Recorded data start
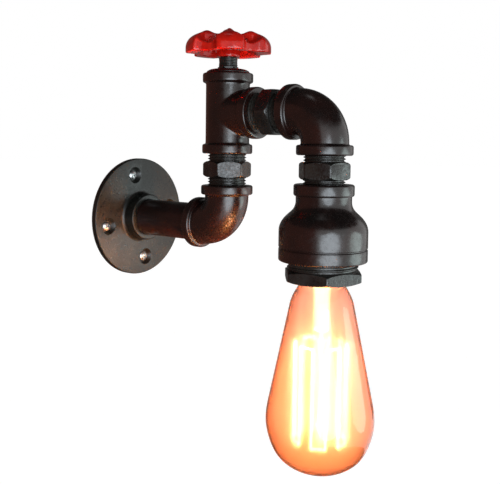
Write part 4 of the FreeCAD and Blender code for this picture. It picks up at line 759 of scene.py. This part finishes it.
# The stem and the filament.
# A glass stem carries two lead wires and two rings of supports, and a long carbon-style filament
# runs up and down between them.
STEM_GLOW, FILAMENT_GLOW = 2.2, 95
# Lead glass: clear, with a painted warm white glow that stands for the light of the filament.
clear, tree = empty_material("stem_glass")
where = node(tree, "TexCoord").outputs["Object"]
seed = node(tree, "TexNoise", {"Vector": where, "Scale": 1000 / 6, "Detail": 1})
relief = node(tree, "Bump", {"Height": seed.outputs["Fac"], "Distance": 0.0002})
shader = node(tree, "BsdfPrincipled",
              {"Base Color": linear("#fff2dc"), "Roughness": 0.03, "IOR": 1.5,
               "Transmission Weight": 1, "Normal": relief.outputs[0],
               "Emission Color": linear("#ffe2a6"), "Emission Strength": STEM_GLOW})
node(tree, "OutputMaterial", {"Surface": shader.outputs[0]})
carried(clear, "filament_stem")
# Nickel wire, reddened by the heat.
wire = bright_metal("nickel_wire", "#b98a5a", "#7a5230", 2, (0.3, 0.45))
carried(wire, "lead_wires", "filament_supports")
# Glowing carbon thread: white-hot, a little yellower in places.
glowing, tree = empty_material("glowing_thread")
where = node(tree, "TexCoord").outputs["Object"]
heat = node(tree, "TexNoise", {"Vector": where, "Scale": 1000 / 20})
tint = node(tree, "Mix", {0: heat.outputs["Fac"], 6: linear("#fff4d0"), 7: linear("#ffe6a8")},
            data_type="RGBA")
shader = node(tree, "BsdfPrincipled",
              {"Base Color": linear("#3a2a20"), "Roughness": 0.6, "Emission Color": tint.outputs[2],
               "Emission Strength": FILAMENT_GLOW})
node(tree, "OutputMaterial", {"Surface": shader.outputs[0]})
carried(glowing, "filament")

# The bulb's own light, which rides on it.
SPARK_WATTS, SPARK_RADIUS, SPARK_HEIGHT = 3.6, 0.018, -0.092
spark = bpy.data.lights.new("bulb_light", "POINT")
spark.energy, spark.color = SPARK_WATTS, linear("#ff9a50")[:3]
spark.shadow_soft_size = SPARK_RADIUS
spark_at = bpy.data.objects.new("bulb_light", spark)
scene.collection.objects.link(spark_at)
spark_at.location = (0, LAMP_Y / 1000, SPARK_HEIGHT)
spark_at.visible_camera = spark_at.visible_transmission = False
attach(spark_at, "bulb")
Recorded data end
**Directive:**
Tally how many lines of the data include the word "scene". Write the number and nothing else.

**Exercise output:**
2